When Gian-Marco Busato graduates from the Schulich School of Medicine & Dentistry in 2012, he wants to feel certain becoming a surgeon was the right decision.
Fourth-year Nursing student Anda Roussel practices microsurgery on a pig’s heart, part of the Interprofessional Summer School held at Western this past week.
After attending a student-run course in Romania last summer, Busato was left wanting more. So he developed the concept of a surgery school and then built it further into the Interprofessional Summer School at Western.
Busato arranged a meeting with CSTAR (Canadian Surgical Technologies and Advanced Robotics), which took the idea to the next level by adding an interdisciplinary approach for medical and nursing students.
The week-long course was held at CSTAR’s University Hospital offices and included guest speakers and hands-on labs.
“There is no real opportunity for students to learn at the ground level in an interdisciplinary fashion,” says Busato, adding surgical skills in general don’t get much attention in medical school.
“The field of health care is fast changing, with far more emphasis on patient-centred care and with most mistakes occurring because of poor communication and appreciation across disciplines, namely medicine and nursing. Courses like these are critical to closing that gap between what health care is, and what health care should be.”
The course was developed for medical students in their pre-clerkship years and nursing students in years two to four. Once the course becomes established, Busato hopes to add more disciplines.

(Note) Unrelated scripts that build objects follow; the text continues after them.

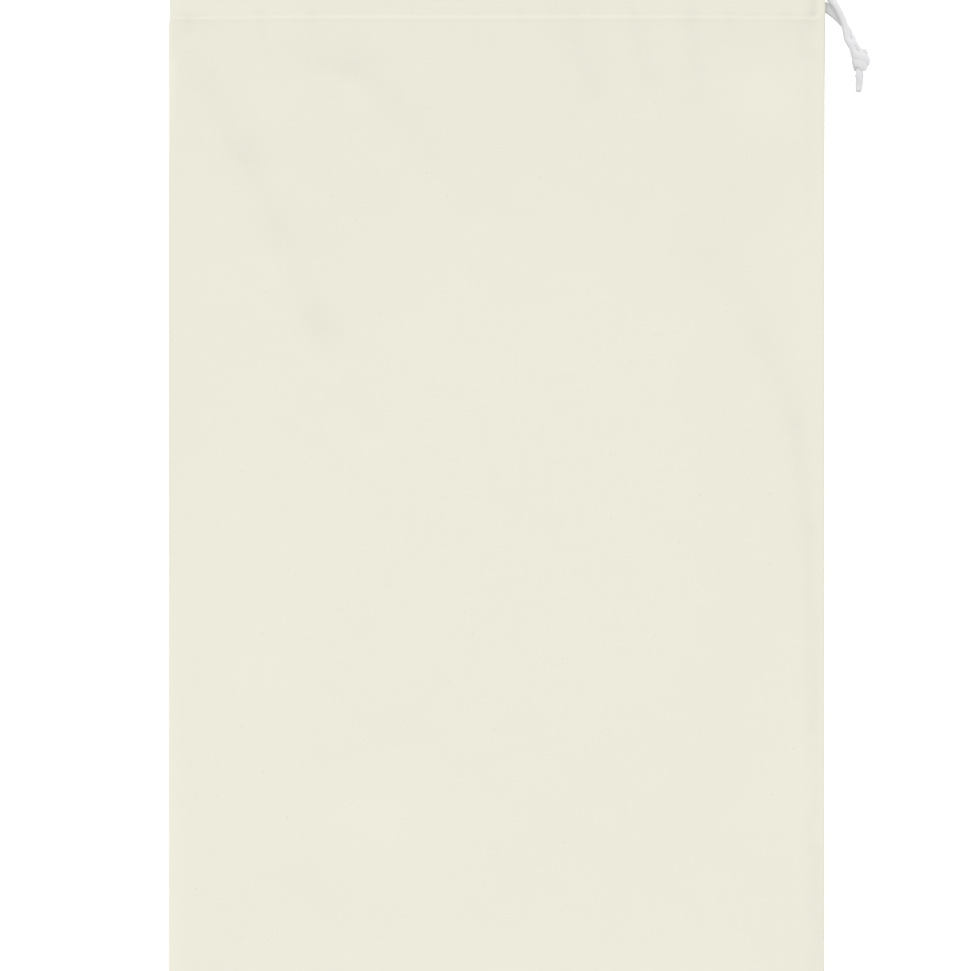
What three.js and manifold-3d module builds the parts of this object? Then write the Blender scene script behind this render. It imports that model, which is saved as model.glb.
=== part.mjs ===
// A cotton drawstring bag lying flat on its back panel, front panel up, mouth towards +Y.
// Millimetres, +Z up. The origin is the middle of the bag's underside.

import * as THREE from 'three';
import { mergeVertices } from 'three/addons/utils/BufferGeometryUtils.js';
import Module from 'manifold-3d';

const wasm = await Module();
wasm.setup();

// Driving dimensions
const BAG_WIDTH = 300;
const BAG_LENGTH = 470;
const CHANNEL_HEIGHT = 20;
const CORD_DIAMETER = 3.2;
const SHEET = 1;
const GAP = 0.3;
const BODY_TOP = 7.6;
const MOUTH_GAPE = 4.3;

// Places across and along the bag
const HALF_WIDTH = BAG_WIDTH / 2;
const MOUTH_Y = BAG_LENGTH / 2;
const BOTTOM_Y = -BAG_LENGTH / 2;
const SEAM_Y = MOUTH_Y - CHANNEL_HEIGHT;
const HEM_EDGE_Y = SEAM_Y - 2;
const SHOULDER_START_Y = HEM_EDGE_Y + 3;
const CHANNEL_LOW_Y = SEAM_Y + 1.5;
const CHANNEL_HIGH_Y = MOUTH_Y - 2.5;
const CHANNEL_END_X = -HALF_WIDTH + 13;
const BACK_HEM_END_X = CHANNEL_END_X + GAP;
const RUN_END_X = HALF_WIDTH - 4;
const BEYOND = 1;
const BELOW_ALL = -5;
const EDGE_STEP = 0.05;

// Heights of the cloth, built up from its thickness and the cord's
const CORD_RADIUS = CORD_DIAMETER / 2;
const HEM_FLAT = 2 * SHEET + GAP;
const HEM_FULL = 2 * SHEET + 2 * GAP + CORD_DIAMETER;
const CORD_DEPTH = SHEET + GAP + CORD_RADIUS;
const SEAM_UNDER = SHEET + GAP;
const SEAM_TOP = SEAM_UNDER + SHEET;
const HEM_END_TOP = HEM_FULL + GAP + HEM_FLAT;
const HEM_MIDDLE_TOP = HEM_FULL + MOUTH_GAPE + HEM_FULL;

// How far each change of height reaches
const SIDE_FLAT = 7;
const SIDE_RISE = 72;
const BOTTOM_RISE = 150;
const MOUTH_FLAT_X = 80;
const MOUTH_CLOSED_X = HALF_WIDTH - 4;
const LEAST_FULLNESS = 0.45;
const SHOULDER_MIDDLE = 150;
const SHOULDER_SIDE = 95;
const SHOULDER_CHANGE = 70;
const CORD_BULGE = 5.5;
const ROLL_REACH = 4;
const ROLL_DROP = 1.3;
const LEFT_ROLL = 6;
const LOOP_SETBACK = 2.4;
const STITCH_DIP = 0.45;
const STITCH_REACH = 1.2;
const HEM_PINCH = 0.4;
const DRIFT = { height: 0.25, waveX: 31, waveY: 43 };

// Where the cord runs in each half of the channel
const FRONT_RUN = { leftY: 228.6, middleY: 226.5, rightY: 225.3 };
const BACK_RUN = { leftY: 219.2, middleY: 220, rightY: 219.6 };
const RUN_CHANGE_LEFT = 80;
const RUN_CHANGE_RIGHT = 35;

// Soft troughs of the front panel: each a line with its reach to each side and its depth
const TROUGHS = [
  { fromX: -141, fromY: 198, toX: -115, toY: 145, reach: 12, depth: 0.85 },
  { fromX: -115, fromY: 145, toX: -101, toY: 110, reach: 11, depth: 0.9 },
  { fromX: -101, fromY: 110, toX: -79, toY: 67, reach: 10, depth: 0.7 },
  { fromX: -79, fromY: 67, toX: -58, toY: 26, reach: 10, depth: 0.55 },
  { fromX: -94, fromY: 193, toX: -64, toY: 186, reach: 11, depth: 0.7 },
  { fromX: -64, fromY: 186, toX: -45, toY: 165, reach: 11, depth: 0.65 },
  { fromX: -45, fromY: 165, toX: -15, toY: 125, reach: 12, depth: 0.55 },
  { fromX: 33, fromY: 206, toX: 45, toY: 177, reach: 10, depth: 0.75 },
  { fromX: 64, fromY: 206, toX: 72, toY: 179, reach: 9, depth: 0.5 },
  { fromX: 89, fromY: 208, toX: 93, toY: 176, reach: 9, depth: 0.5 },
  { fromX: 97, fromY: 98, toX: 125, toY: 64, reach: 13, depth: 0.6 },
  { fromX: 125, fromY: 64, toX: 138, toY: 24, reach: 11, depth: 0.75 },
  { fromX: 138, fromY: 24, toX: 143, toY: -60, reach: 9, depth: 0.7 },
  { fromX: -92, fromY: -183, toX: -80, toY: -196, reach: 13, depth: 0.5 },
];

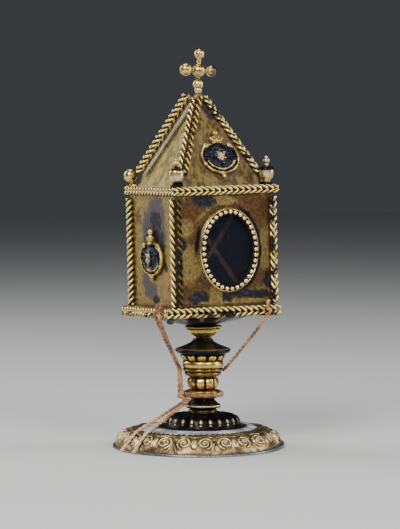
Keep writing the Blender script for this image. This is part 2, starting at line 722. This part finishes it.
def build_cornice(frame):
    half_width = CASKET_WIDTH / 2 + WIRE_OUT
    half_depth = CASKET_DEPTH / 2 + WIRE_OUT
    wire_ring("cornice_wire_lower", half_width, half_depth, WALL_TOP - WIRE_RADIUS, frame)
    wire_ring("cornice_wire_upper", half_width, half_depth, WALL_TOP + GAP + WIRE_RADIUS, frame)
    size = (CASKET_WIDTH, CASKET_DEPTH, CORNICE_SHEET)
    make_piece("cornice_plate", box_mesh("cornice_plate", size, (0, 0, CORNICE_BASE + CORNICE_SHEET / 2)),
               COPPER, frame)


def finial_places():
    x = CASKET_WIDTH / 2 - FINIAL_INSET
    y = CASKET_DEPTH / 2 - FINIAL_INSET
    return {"near_left": (-x, -y), "near_right": (x, -y), "far_right": (x, y), "far_left": (-x, y)}


def roof_half(height):
    """Half width and half depth of the roof's outside at a height above the cornice."""
    share = 1 - (height - ROOF_BASE) / ROOF_HEIGHT
    low_x = CASKET_WIDTH / 2 - ROOF_INSET
    low_y = CASKET_DEPTH / 2 - ROOF_INSET
    top = ROOF_TOP_WIDTH / 2
    return top + (low_x - top) * share, top + (low_y - top) * share


def pyramid_mesh(name, low, high, inset):
    """The roof's pyramid between two heights, each side set in by the inset."""
    bm = bmesh.new()
    bmesh.ops.create_cone(bm, segments=4, radius1=1, radius2=1, depth=high - low, cap_ends=True,
                          matrix=Matrix.Rotation(math.pi / 4, 4, "Z"))
    bmesh.ops.translate(bm, vec=(0, 0, (low + high) / 2), verts=bm.verts)
    for vertex in bm.verts:
        half_width, half_depth = roof_half(vertex.co.z)
        vertex.co.x = math.copysign(half_width - inset, vertex.co.x)
        vertex.co.y = math.copysign(half_depth - inset, vertex.co.y)
    mesh = bpy.data.meshes.new(name)
    bm.to_mesh(mesh)
    bm.free()
    return mesh


def build_roof(frame, roof):
    """A hollow pyramid of sheet, cut round the finials' feet."""
    obj = make_piece("roof", pyramid_mesh("roof", ROOF_BASE, ROOF_TOP, 0), COPPER, roof)
    slope = math.atan2(roof_half(ROOF_BASE)[0] - roof_half(ROOF_TOP)[0], ROOF_HEIGHT)
    hollow = pyramid_mesh("roof_hollow", ROOF_BASE - ROOF_SHEET, ROOF_TOP - ROOF_SHEET, ROOF_SHEET / math.cos(slope))
    boolean(obj, make_cutter("roof_hollow", hollow, roof))
    for label, (x, y) in finial_places().items():
        cut = bmesh.new()
        bmesh.ops.create_cone(cut, segments=FINIAL_STEPS, radius1=FINIAL_RADIUS + GAP, radius2=FINIAL_RADIUS + GAP,
                              depth=FINIAL_HEIGHT * 2, cap_ends=True)
        bmesh.ops.translate(cut, vec=(x, y, ROOF_BASE), verts=cut.verts)
        cut_mesh = bpy.data.meshes.new("finial_cut_" + label)
        cut.to_mesh(cut_mesh)
        cut.free()
        boolean(obj, make_cutter("finial_cut_" + label, cut_mesh, frame))


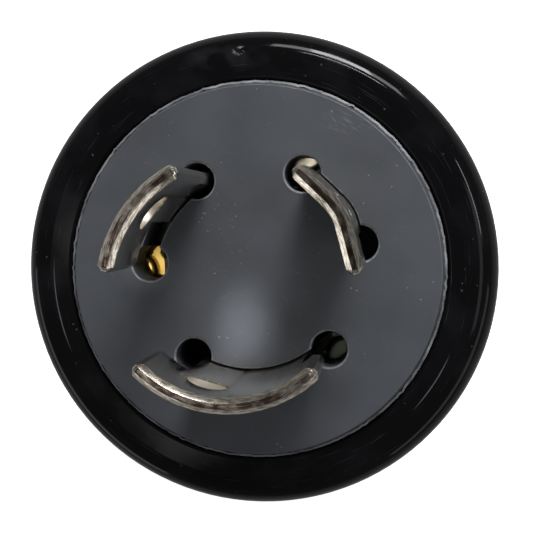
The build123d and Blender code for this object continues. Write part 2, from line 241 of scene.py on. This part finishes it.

“The goals of the course are to allow students to get an understanding of the basics of surgery and surgical skills and develop a sense of whether surgery is a viable career choice for them,” he says. “It enables students to develop an understanding and appreciation of the various roles that occur in the operating room in the hope to help foster better communication between disciplines in future practice.”
CSTAR Director John Parker says he was excited to be approached by a student with the idea, adding Busato had given a lot of thought to an opportunity focused on the needs of aspiring physicians.
“There are a certain percentage of health-care professional graduates who several years into their careers realize they may have made a mistake,” says Parker.
Parker intends to evaluate this past week’s class and table it with Schulich, the Faculty of Health Sciences and others.
“We are very much focused on quality improvement, to determine whether there is provincial or national level interest for this program and for CSTAR to become the acknowledged centre and destination for these kind of experiences.”
“The reaction at CSTAR to my program was incredible,” says Busato. “They have a fantastic facility with what appears to be limitless potential for innovation and teaching. I am very privileged to have them supporting this idea the way they have because without them this idea may never have gotten off the ground.”
Busato says the skills taught ranged from sterile fields and scrubbing-in, to the fundamentals of anesthesia and intubation, to suturing and knot-tying. Students tried advanced techniques such as laparoscopy and microsurgery, with the course culminating in a simulated surgery where students put all of their newly acquired skills to work.
Anatomy and Cell Biology professor Marjorie Johnson, who assisted with the classes, says such courses are available at the residency level but she likes the fact students are getting introduced much earlier.
“This is really unique because it’s getting the undergraduate medical and nursing students together before they make a decision that surgery is for them,” she says, adding along with the technical aspects of surgery, learning proper behaviour in an operating room is important.